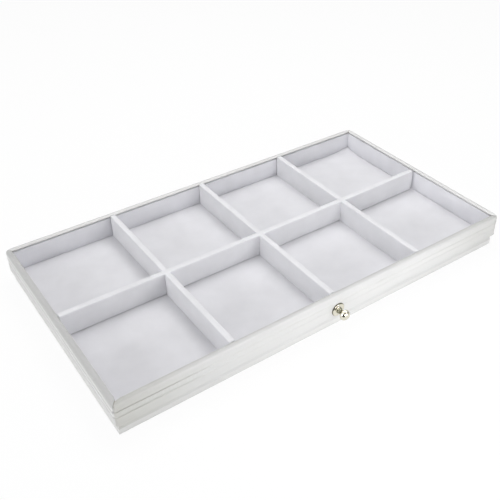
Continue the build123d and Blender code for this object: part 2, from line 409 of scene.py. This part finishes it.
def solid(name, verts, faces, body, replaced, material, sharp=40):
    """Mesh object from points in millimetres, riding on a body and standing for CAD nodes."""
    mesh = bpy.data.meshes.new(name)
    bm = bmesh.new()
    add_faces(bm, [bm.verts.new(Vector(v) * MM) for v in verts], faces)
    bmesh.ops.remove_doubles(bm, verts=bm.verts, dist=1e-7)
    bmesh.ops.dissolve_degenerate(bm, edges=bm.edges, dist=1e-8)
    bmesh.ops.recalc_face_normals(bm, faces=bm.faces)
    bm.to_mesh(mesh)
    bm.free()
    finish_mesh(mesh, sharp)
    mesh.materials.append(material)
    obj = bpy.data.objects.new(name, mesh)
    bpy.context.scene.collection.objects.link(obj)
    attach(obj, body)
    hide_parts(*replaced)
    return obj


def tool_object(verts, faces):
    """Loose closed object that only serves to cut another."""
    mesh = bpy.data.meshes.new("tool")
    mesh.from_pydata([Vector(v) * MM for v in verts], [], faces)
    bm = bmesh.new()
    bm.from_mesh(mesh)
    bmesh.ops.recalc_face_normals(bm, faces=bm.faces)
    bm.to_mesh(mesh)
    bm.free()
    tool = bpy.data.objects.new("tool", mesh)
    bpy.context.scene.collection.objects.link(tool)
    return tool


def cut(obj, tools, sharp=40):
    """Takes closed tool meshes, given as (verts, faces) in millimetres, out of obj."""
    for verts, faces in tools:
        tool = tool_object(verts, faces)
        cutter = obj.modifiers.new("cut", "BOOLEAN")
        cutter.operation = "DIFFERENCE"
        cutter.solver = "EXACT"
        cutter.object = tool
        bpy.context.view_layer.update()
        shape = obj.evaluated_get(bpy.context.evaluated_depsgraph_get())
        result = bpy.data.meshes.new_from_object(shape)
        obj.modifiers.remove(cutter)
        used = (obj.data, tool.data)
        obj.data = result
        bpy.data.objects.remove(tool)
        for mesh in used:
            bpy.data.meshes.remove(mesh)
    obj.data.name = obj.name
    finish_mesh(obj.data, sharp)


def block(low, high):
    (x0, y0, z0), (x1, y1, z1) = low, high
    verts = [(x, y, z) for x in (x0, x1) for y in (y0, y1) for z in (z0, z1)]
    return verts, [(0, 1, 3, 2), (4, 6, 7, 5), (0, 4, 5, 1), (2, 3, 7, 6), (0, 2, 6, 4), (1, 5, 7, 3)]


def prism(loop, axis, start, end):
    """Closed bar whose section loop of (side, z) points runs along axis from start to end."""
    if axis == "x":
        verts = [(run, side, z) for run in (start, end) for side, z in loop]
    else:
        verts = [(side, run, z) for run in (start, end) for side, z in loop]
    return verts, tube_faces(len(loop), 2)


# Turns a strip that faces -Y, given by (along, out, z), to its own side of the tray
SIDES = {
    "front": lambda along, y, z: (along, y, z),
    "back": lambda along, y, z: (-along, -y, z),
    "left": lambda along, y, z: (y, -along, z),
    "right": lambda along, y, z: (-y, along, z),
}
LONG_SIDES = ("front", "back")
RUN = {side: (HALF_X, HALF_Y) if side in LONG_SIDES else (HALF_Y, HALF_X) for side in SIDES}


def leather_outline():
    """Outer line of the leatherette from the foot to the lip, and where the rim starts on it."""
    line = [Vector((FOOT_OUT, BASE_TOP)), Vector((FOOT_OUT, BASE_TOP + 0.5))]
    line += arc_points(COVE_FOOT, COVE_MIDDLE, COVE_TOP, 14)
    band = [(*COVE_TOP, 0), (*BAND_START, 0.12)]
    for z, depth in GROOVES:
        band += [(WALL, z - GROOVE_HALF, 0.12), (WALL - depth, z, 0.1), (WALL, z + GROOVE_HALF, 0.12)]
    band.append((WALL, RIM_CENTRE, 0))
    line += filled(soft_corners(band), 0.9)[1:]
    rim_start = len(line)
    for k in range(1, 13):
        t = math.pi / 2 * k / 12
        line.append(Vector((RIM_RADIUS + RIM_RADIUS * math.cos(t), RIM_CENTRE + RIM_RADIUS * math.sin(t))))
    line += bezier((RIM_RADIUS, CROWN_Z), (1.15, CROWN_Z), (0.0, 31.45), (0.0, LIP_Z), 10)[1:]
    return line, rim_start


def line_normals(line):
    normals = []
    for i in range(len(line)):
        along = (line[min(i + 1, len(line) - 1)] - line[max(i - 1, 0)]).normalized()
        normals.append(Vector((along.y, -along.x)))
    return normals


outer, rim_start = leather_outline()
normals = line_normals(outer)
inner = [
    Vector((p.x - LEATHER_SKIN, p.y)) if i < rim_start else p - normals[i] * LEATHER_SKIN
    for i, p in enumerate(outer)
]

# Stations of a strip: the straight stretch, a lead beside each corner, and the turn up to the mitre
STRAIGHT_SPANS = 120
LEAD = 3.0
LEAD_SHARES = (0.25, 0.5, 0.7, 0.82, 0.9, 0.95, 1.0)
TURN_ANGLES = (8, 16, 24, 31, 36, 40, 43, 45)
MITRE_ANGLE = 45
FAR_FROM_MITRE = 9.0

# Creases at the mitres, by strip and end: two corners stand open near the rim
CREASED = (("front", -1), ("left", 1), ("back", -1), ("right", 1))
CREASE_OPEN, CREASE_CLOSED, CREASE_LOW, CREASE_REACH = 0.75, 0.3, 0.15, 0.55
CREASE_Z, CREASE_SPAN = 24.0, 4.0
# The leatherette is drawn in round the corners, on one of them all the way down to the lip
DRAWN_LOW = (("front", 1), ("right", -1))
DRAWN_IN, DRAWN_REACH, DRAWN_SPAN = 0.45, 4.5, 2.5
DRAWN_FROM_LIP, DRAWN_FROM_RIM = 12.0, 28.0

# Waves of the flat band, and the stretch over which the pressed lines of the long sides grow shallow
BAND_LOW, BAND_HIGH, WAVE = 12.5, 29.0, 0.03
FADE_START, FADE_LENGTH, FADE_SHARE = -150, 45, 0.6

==

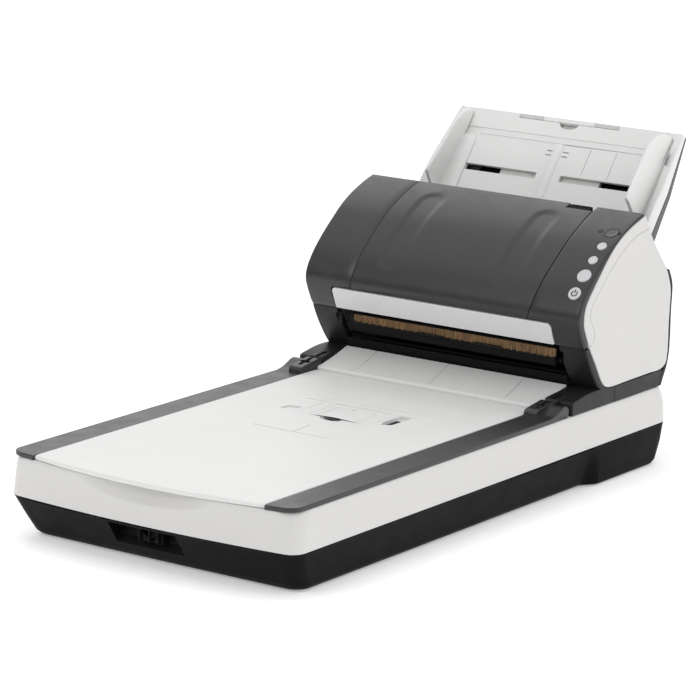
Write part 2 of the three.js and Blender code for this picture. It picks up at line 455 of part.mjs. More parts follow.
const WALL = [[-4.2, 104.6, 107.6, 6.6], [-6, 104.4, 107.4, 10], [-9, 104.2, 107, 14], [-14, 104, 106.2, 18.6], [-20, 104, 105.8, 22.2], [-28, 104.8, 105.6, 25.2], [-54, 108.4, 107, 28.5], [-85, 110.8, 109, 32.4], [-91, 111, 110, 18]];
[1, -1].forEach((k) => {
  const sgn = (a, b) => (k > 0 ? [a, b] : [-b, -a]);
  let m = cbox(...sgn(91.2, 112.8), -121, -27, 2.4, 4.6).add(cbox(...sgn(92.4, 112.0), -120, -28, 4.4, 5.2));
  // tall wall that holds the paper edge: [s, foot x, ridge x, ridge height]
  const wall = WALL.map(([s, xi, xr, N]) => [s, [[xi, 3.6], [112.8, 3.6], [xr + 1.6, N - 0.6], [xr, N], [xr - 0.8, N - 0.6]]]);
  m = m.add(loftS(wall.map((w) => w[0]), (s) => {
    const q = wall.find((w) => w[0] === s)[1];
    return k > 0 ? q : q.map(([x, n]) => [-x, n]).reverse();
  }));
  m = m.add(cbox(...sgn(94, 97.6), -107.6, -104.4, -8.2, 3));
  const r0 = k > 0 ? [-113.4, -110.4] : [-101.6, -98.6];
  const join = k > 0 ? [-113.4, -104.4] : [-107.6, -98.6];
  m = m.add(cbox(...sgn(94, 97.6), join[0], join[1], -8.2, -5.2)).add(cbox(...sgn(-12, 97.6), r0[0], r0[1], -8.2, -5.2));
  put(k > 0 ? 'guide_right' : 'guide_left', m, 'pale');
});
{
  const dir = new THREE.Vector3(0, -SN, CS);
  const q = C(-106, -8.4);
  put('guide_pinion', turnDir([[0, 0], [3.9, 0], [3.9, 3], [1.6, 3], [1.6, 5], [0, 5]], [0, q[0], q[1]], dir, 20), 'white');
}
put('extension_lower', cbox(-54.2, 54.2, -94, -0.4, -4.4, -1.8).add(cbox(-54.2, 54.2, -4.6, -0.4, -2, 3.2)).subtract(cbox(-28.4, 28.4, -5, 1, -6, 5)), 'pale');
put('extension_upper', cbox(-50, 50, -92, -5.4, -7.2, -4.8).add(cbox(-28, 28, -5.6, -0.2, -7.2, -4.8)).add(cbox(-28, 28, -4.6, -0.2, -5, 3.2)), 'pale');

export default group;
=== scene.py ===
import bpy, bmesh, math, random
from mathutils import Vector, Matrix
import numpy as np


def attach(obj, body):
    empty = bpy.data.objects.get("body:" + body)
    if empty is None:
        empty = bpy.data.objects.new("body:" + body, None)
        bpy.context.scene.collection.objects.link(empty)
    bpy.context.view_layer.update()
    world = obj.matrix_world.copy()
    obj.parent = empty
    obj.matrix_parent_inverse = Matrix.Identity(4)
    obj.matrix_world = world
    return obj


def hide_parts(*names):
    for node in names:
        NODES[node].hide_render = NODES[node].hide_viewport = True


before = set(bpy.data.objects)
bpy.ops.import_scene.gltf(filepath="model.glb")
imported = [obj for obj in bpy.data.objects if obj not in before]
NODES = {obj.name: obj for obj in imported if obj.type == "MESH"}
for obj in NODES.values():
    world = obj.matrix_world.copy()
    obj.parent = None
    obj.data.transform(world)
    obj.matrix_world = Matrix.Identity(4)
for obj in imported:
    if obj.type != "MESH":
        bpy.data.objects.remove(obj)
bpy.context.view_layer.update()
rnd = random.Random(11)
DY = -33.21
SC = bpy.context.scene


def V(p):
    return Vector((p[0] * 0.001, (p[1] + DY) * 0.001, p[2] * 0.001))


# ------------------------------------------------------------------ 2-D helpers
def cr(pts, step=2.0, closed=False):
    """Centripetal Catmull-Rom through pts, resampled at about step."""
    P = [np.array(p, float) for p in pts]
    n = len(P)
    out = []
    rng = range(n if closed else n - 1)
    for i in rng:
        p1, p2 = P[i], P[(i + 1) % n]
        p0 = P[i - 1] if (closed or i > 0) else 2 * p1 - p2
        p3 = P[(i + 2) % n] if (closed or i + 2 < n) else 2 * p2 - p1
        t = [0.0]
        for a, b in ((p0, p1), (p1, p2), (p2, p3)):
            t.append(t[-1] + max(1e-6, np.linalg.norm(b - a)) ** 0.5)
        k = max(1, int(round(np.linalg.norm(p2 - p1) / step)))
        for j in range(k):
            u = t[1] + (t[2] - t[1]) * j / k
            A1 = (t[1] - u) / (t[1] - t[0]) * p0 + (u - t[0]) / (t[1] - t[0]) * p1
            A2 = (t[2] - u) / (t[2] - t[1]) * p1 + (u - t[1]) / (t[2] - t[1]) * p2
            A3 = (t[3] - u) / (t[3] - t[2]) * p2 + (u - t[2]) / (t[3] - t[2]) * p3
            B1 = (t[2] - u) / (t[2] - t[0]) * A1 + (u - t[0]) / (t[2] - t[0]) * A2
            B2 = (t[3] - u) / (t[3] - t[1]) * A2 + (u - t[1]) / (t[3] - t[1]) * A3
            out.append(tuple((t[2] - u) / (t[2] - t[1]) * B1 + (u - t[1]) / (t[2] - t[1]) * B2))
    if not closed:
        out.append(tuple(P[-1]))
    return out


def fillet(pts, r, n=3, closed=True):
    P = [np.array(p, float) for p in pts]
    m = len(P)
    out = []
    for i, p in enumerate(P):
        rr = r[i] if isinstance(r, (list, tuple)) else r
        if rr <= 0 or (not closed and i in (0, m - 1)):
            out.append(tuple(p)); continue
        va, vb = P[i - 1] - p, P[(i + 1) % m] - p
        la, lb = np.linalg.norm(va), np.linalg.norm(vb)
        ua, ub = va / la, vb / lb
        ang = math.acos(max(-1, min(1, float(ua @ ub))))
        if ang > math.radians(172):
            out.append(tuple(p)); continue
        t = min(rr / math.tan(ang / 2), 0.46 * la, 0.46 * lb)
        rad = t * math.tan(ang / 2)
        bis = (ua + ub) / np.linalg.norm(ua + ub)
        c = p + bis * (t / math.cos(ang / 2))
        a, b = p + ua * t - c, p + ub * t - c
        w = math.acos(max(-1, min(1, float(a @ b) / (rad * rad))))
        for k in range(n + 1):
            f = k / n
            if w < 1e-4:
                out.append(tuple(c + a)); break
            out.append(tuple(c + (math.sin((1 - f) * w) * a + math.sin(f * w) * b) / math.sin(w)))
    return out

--

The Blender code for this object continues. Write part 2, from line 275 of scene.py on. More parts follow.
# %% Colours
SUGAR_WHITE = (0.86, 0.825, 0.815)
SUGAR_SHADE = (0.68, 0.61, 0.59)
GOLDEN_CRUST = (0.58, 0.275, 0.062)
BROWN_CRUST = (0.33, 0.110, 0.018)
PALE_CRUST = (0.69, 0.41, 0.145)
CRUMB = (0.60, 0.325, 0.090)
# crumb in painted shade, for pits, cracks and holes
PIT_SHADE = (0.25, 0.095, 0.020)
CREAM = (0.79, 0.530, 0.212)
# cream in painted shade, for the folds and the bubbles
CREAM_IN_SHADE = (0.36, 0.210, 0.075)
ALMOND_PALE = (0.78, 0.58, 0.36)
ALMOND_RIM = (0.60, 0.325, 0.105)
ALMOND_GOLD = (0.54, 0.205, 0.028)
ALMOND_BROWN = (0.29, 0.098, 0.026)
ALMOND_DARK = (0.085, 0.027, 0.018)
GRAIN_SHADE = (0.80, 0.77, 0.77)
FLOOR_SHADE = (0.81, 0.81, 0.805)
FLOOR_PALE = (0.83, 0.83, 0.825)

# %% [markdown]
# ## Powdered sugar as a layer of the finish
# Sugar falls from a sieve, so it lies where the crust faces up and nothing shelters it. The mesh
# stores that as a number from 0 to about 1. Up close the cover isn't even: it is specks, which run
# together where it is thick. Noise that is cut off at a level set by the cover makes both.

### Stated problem
Give back, word for word, only the lines above from the line holding "dir, 20), 'white');" to the line holding "obj.matrix_parent_inverse = Matrix.Identity(4)", both included.

### Task answer
  put('guide_pinion', turnDir([[0, 0], [3.9, 0], [3.9, 3], [1.6, 3], [1.6, 5], [0, 5]], [0, q[0], q[1]], dir, 20), 'white');
}
put('extension_lower', cbox(-54.2, 54.2, -94, -0.4, -4.4, -1.8).add(cbox(-54.2, 54.2, -4.6, -0.4, -2, 3.2)).subtract(cbox(-28.4, 28.4, -5, 1, -6, 5)), 'pale');
put('extension_upper', cbox(-50, 50, -92, -5.4, -7.2, -4.8).add(cbox(-28, 28, -5.6, -0.2, -7.2, -4.8)).add(cbox(-28, 28, -4.6, -0.2, -5, 3.2)), 'pale');

export default group;
=== scene.py ===
import bpy, bmesh, math, random
from mathutils import Vector, Matrix
import numpy as np


def attach(obj, body):
    empty = bpy.data.objects.get("body:" + body)
    if empty is None:
        empty = bpy.data.objects.new("body:" + body, None)
        bpy.context.scene.collection.objects.link(empty)
    bpy.context.view_layer.update()
    world = obj.matrix_world.copy()
    obj.parent = empty
    obj.matrix_parent_inverse = Matrix.Identity(4)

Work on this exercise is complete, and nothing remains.